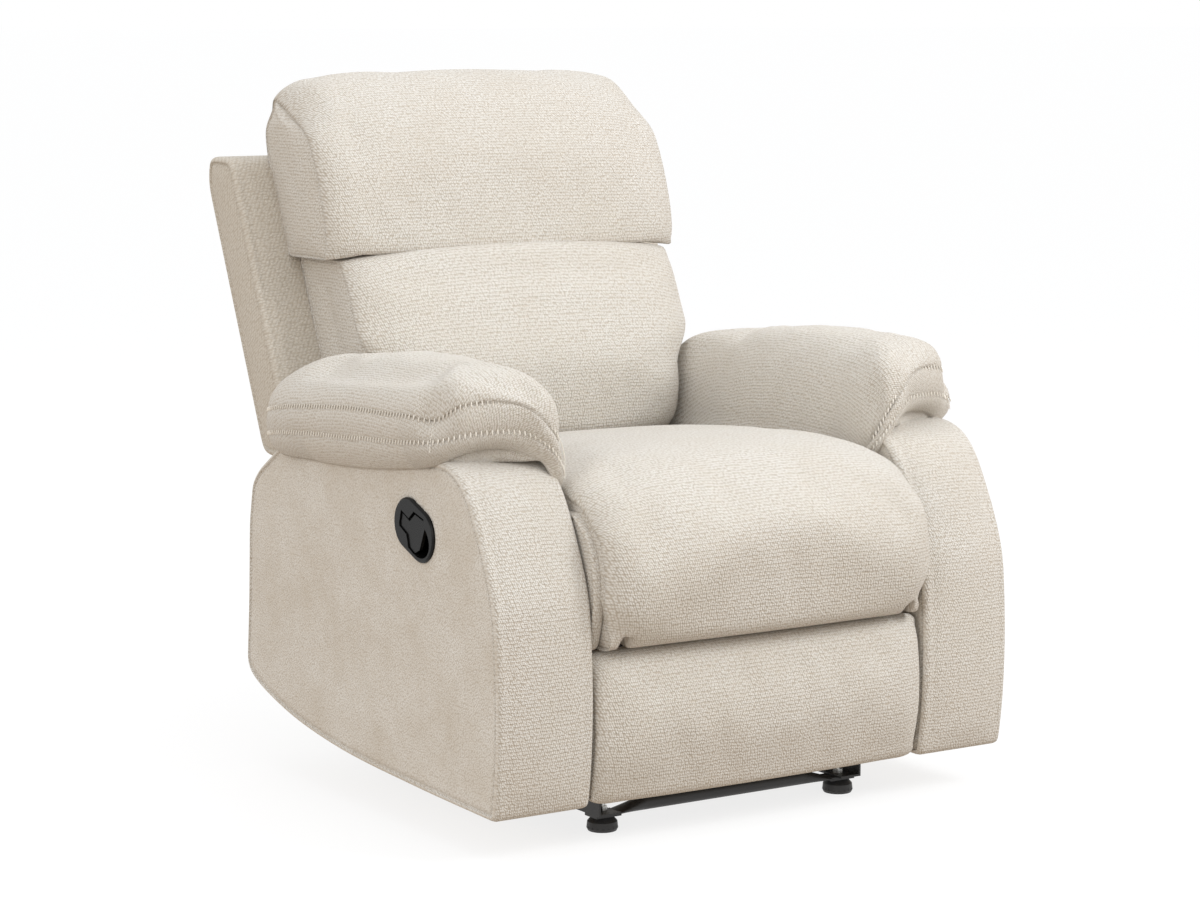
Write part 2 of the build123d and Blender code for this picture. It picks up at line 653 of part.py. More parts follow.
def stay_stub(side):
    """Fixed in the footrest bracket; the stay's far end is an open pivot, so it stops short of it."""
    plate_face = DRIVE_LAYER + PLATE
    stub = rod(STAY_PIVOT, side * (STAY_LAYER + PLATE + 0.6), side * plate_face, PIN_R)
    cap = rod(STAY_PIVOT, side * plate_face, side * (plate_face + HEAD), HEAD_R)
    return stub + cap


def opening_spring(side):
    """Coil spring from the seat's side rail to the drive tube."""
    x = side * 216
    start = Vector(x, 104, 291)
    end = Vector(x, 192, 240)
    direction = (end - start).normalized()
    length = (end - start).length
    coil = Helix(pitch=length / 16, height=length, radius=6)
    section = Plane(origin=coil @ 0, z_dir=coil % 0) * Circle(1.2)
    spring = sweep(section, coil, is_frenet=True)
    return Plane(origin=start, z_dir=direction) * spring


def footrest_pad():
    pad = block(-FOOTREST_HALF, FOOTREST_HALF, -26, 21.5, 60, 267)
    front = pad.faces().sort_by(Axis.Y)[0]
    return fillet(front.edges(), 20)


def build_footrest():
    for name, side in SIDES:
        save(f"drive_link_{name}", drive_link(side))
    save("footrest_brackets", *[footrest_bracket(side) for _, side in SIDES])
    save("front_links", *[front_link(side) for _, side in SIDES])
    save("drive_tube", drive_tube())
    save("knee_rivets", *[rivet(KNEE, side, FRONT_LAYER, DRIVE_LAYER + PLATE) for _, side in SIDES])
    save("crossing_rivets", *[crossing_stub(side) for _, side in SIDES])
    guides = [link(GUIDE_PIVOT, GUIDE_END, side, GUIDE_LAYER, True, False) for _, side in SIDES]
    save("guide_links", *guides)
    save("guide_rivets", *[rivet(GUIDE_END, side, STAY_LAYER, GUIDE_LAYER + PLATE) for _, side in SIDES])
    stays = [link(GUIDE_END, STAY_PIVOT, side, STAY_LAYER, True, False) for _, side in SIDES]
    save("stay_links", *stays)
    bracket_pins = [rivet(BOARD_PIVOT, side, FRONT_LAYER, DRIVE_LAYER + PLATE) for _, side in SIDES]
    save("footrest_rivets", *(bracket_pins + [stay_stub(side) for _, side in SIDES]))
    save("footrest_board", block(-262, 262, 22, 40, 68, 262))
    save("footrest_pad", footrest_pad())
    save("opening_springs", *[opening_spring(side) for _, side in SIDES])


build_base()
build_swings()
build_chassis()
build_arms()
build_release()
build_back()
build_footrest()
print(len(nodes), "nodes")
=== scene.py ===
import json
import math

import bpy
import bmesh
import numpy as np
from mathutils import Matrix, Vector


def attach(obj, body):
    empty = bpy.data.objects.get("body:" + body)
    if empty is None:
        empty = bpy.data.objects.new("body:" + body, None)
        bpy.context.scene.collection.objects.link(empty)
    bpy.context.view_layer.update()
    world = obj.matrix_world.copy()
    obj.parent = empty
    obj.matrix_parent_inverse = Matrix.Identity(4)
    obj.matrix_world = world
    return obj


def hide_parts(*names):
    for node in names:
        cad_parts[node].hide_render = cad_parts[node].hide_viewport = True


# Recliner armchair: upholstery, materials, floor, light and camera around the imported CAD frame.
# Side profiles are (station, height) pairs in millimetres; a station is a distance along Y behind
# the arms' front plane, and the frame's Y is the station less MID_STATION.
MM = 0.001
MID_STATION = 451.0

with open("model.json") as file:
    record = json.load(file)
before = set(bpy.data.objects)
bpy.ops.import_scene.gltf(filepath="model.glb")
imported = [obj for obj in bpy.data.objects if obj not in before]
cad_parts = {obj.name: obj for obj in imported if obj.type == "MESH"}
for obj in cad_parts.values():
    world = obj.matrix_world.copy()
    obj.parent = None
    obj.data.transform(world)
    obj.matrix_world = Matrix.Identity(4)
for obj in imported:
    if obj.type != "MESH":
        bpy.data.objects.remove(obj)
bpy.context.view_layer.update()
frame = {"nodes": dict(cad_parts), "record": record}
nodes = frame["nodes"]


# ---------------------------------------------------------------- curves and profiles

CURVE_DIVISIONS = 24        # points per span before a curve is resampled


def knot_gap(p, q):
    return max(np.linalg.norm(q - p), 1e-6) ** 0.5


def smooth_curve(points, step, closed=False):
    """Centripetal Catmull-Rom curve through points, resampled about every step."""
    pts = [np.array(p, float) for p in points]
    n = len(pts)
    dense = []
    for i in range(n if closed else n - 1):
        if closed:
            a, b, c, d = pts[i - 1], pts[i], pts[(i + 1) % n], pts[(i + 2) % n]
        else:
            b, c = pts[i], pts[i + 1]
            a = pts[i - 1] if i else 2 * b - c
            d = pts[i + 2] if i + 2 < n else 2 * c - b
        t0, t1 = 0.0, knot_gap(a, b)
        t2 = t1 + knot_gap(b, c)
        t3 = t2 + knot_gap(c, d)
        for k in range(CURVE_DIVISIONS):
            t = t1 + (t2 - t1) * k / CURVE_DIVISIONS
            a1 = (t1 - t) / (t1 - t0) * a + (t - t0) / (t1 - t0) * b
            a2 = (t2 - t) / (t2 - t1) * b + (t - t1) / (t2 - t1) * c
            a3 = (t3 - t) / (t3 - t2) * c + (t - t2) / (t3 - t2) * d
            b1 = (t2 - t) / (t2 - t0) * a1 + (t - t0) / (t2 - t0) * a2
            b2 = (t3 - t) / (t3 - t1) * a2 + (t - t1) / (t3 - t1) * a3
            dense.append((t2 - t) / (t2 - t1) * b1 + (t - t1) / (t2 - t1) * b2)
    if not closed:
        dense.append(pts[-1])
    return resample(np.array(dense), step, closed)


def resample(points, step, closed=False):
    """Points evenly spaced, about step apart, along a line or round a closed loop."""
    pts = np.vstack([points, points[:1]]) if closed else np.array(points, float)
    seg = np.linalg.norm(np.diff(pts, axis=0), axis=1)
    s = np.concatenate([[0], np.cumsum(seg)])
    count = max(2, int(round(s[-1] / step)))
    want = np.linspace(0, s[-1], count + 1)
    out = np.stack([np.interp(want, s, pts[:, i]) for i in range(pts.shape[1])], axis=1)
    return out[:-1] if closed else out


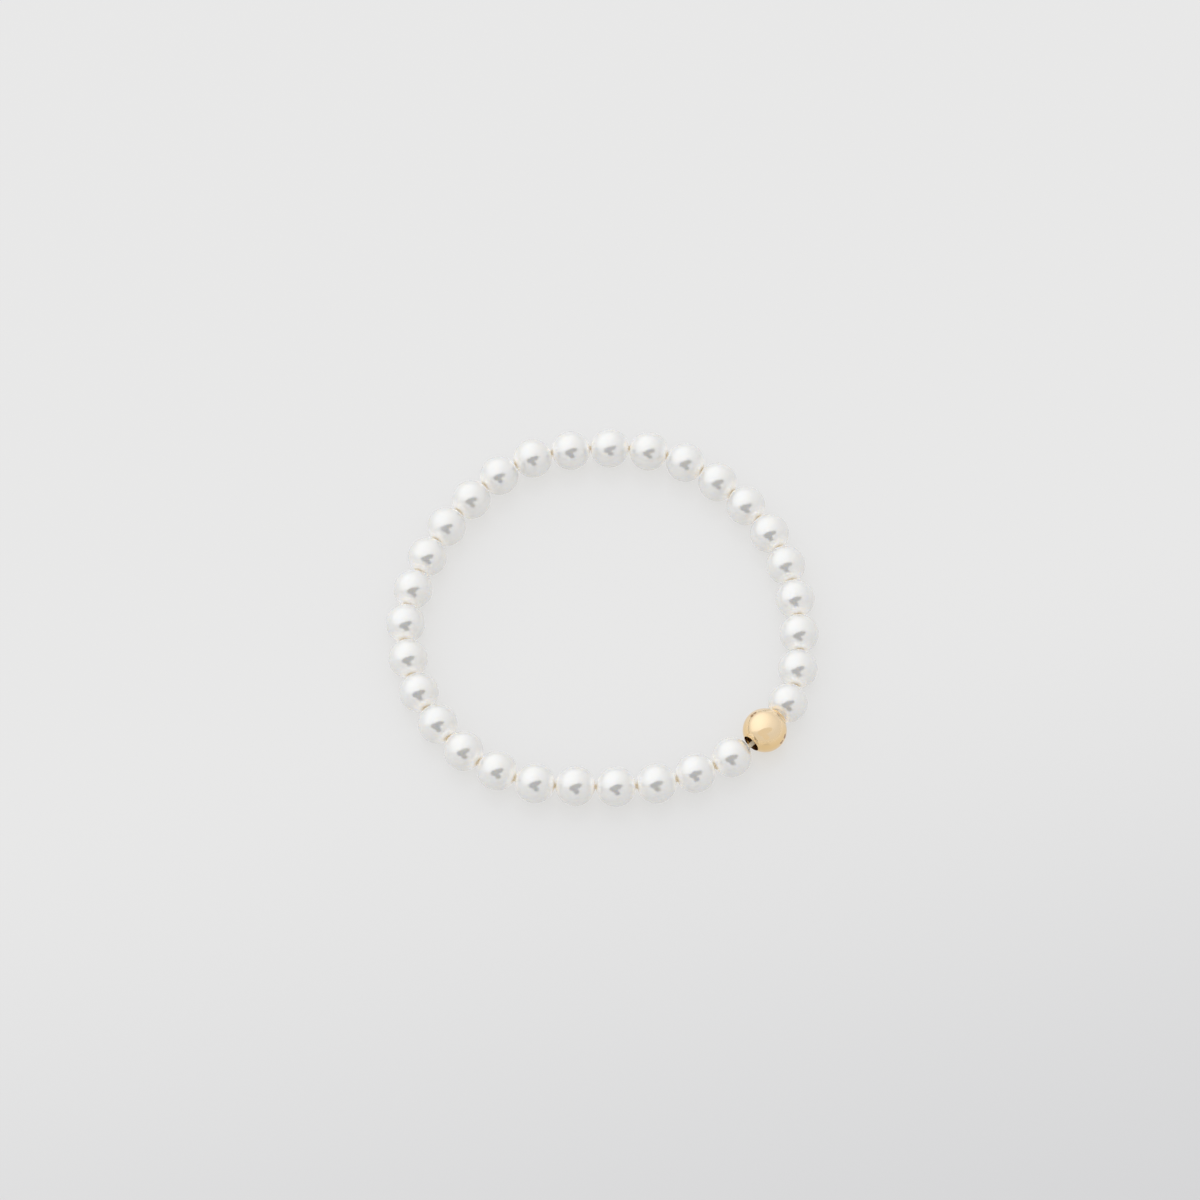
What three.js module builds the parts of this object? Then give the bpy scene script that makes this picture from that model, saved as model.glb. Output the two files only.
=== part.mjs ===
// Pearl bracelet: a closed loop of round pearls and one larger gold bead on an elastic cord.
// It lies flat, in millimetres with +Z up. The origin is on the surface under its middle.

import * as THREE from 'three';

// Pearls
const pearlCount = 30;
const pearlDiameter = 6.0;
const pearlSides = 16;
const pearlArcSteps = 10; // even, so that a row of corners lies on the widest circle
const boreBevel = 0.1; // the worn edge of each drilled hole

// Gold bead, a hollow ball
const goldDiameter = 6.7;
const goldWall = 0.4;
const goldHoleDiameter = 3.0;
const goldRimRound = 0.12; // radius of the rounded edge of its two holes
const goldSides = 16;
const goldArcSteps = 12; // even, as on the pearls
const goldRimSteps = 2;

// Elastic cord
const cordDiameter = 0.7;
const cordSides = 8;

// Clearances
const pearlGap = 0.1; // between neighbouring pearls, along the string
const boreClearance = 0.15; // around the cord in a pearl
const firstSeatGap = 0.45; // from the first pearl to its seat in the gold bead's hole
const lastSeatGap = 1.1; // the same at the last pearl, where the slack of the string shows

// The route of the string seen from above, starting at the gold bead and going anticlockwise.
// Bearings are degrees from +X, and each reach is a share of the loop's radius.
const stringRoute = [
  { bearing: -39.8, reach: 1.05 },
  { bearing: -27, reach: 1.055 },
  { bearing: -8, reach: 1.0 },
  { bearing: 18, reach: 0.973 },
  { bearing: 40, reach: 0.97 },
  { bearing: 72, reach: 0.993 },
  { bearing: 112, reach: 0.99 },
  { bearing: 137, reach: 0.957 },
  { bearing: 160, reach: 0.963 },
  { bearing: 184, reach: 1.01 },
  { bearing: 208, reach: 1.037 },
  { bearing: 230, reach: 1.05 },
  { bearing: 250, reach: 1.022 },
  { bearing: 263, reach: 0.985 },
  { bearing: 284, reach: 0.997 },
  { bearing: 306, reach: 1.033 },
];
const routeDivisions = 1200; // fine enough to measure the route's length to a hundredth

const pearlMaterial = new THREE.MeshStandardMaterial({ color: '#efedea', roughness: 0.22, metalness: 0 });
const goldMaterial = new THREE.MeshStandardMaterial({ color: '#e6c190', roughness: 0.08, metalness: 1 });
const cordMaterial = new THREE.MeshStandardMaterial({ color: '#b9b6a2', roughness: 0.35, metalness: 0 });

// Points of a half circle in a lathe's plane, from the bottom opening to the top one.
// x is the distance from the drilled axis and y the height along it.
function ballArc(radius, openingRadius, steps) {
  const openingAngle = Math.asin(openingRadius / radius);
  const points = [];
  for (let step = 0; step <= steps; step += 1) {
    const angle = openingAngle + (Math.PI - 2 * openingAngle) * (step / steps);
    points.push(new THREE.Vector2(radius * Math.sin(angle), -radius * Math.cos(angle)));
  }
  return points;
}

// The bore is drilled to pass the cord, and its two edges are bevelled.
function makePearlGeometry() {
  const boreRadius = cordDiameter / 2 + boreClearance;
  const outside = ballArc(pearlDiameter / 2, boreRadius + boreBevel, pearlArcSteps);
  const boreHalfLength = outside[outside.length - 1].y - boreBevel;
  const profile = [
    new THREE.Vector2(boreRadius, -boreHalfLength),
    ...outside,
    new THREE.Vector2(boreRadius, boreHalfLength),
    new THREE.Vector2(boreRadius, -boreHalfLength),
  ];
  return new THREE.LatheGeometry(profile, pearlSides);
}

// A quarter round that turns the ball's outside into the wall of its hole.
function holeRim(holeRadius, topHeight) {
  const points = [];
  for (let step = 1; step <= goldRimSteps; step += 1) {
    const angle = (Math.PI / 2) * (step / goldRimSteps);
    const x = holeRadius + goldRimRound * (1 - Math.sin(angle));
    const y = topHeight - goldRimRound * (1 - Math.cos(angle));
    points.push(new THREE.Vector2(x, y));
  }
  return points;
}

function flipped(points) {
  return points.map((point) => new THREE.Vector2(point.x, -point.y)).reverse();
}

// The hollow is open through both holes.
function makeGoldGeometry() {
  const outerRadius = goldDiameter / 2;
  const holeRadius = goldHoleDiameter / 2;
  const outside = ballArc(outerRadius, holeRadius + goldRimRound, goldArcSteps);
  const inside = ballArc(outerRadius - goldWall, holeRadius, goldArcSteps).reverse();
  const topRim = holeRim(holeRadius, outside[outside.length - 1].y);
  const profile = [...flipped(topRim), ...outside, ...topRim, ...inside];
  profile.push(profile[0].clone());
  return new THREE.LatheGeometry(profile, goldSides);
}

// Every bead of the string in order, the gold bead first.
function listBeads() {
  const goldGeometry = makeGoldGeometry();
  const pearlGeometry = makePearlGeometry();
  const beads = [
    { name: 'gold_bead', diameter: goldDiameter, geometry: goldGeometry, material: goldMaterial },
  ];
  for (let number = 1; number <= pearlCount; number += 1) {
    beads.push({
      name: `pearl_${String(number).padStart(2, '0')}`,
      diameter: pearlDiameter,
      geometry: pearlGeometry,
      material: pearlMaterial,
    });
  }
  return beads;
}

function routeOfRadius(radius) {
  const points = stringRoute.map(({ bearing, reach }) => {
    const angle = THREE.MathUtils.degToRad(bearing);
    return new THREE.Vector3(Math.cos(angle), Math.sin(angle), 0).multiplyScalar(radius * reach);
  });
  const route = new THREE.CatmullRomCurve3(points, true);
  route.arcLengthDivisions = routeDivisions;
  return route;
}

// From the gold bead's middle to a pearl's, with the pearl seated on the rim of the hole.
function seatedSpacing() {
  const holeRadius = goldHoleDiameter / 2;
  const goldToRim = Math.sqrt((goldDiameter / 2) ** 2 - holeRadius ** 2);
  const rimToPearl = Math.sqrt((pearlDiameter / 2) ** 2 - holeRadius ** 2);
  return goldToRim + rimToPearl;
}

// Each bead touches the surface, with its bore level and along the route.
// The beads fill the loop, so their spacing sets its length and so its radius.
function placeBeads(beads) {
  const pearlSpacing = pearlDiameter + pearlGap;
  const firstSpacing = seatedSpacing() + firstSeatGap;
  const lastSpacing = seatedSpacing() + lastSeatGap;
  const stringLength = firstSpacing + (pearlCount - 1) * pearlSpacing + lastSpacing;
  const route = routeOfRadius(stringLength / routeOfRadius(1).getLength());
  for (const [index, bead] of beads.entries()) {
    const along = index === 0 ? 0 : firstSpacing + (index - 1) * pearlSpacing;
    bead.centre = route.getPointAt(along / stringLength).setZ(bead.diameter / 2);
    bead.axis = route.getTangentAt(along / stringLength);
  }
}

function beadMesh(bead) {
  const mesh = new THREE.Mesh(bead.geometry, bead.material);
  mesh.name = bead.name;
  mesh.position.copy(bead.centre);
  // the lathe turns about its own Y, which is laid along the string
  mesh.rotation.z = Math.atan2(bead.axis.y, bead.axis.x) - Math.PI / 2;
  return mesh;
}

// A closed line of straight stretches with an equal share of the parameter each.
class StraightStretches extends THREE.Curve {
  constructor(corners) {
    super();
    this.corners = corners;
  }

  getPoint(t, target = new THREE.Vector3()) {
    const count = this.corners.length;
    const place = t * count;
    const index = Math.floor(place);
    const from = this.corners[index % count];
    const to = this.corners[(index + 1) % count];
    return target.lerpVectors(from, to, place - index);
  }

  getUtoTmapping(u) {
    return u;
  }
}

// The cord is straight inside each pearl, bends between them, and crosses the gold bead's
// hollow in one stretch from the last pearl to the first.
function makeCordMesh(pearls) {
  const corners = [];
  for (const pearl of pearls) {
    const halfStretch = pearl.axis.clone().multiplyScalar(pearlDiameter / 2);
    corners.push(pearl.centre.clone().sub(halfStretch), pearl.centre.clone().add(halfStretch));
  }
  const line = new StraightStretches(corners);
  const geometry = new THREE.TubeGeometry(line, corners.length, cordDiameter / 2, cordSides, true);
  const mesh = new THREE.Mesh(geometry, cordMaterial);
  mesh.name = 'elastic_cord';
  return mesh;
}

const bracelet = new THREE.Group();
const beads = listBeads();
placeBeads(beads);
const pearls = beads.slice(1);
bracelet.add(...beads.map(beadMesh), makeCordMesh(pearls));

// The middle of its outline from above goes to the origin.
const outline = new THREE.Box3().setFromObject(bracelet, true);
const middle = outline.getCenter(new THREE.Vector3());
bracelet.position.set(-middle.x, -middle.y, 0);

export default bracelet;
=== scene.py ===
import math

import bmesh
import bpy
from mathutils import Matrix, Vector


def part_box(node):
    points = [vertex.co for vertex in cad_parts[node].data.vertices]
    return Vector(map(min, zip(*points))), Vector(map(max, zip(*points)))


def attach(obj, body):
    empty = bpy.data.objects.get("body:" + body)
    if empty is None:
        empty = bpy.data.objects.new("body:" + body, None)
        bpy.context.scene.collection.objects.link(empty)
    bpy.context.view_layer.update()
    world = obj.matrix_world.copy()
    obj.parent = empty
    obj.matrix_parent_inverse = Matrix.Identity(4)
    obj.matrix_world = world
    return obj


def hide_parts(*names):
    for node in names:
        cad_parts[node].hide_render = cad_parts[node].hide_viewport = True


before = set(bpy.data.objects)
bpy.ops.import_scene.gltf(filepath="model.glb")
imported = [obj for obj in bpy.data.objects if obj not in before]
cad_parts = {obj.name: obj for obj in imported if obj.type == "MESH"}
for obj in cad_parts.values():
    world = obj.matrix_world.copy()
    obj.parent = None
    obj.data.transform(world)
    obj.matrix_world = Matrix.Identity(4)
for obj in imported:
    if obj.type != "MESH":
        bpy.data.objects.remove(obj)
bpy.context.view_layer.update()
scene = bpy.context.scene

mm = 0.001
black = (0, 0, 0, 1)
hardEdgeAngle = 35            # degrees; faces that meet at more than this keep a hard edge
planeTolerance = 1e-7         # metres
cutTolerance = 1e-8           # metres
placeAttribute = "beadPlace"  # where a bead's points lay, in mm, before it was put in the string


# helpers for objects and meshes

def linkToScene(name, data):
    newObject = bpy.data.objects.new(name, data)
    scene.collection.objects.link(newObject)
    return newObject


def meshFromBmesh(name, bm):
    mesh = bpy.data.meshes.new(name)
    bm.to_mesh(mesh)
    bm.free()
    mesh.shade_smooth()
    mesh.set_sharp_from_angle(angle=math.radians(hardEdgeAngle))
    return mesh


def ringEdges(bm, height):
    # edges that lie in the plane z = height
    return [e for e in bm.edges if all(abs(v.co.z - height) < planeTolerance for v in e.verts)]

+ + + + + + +

YOUR GOAL
All lines in the listing above from the line containing "const bracelet = new THREE.Group();" to the line containing "scene = bpy.context.scene", inclusive, should be retyped exactly; no other lines should appear.

RESPONSE
const bracelet = new THREE.Group();
const beads = listBeads();
placeBeads(beads);
const pearls = beads.slice(1);
bracelet.add(...beads.map(beadMesh), makeCordMesh(pearls));

// The middle of its outline from above goes to the origin.
const outline = new THREE.Box3().setFromObject(bracelet, true);
const middle = outline.getCenter(new THREE.Vector3());
bracelet.position.set(-middle.x, -middle.y, 0);

export default bracelet;
=== scene.py ===
import math

import bmesh
import bpy
from mathutils import Matrix, Vector


def part_box(node):
    points = [vertex.co for vertex in cad_parts[node].data.vertices]
    return Vector(map(min, zip(*points))), Vector(map(max, zip(*points)))


def attach(obj, body):
    empty = bpy.data.objects.get("body:" + body)
    if empty is None:
        empty = bpy.data.objects.new("body:" + body, None)
        bpy.context.scene.collection.objects.link(empty)
    bpy.context.view_layer.update()
    world = obj.matrix_world.copy()
    obj.parent = empty
    obj.matrix_parent_inverse = Matrix.Identity(4)
    obj.matrix_world = world
    return obj


def hide_parts(*names):
    for node in names:
        cad_parts[node].hide_render = cad_parts[node].hide_viewport = True


before = set(bpy.data.objects)
bpy.ops.import_scene.gltf(filepath="model.glb")
imported = [obj for obj in bpy.data.objects if obj not in before]
cad_parts = {obj.name: obj for obj in imported if obj.type == "MESH"}
for obj in cad_parts.values():
    world = obj.matrix_world.copy()
    obj.parent = None
    obj.data.transform(world)
    obj.matrix_world = Matrix.Identity(4)
for obj in imported:
    if obj.type != "MESH":
        bpy.data.objects.remove(obj)
bpy.context.view_layer.update()
scene = bpy.context.scene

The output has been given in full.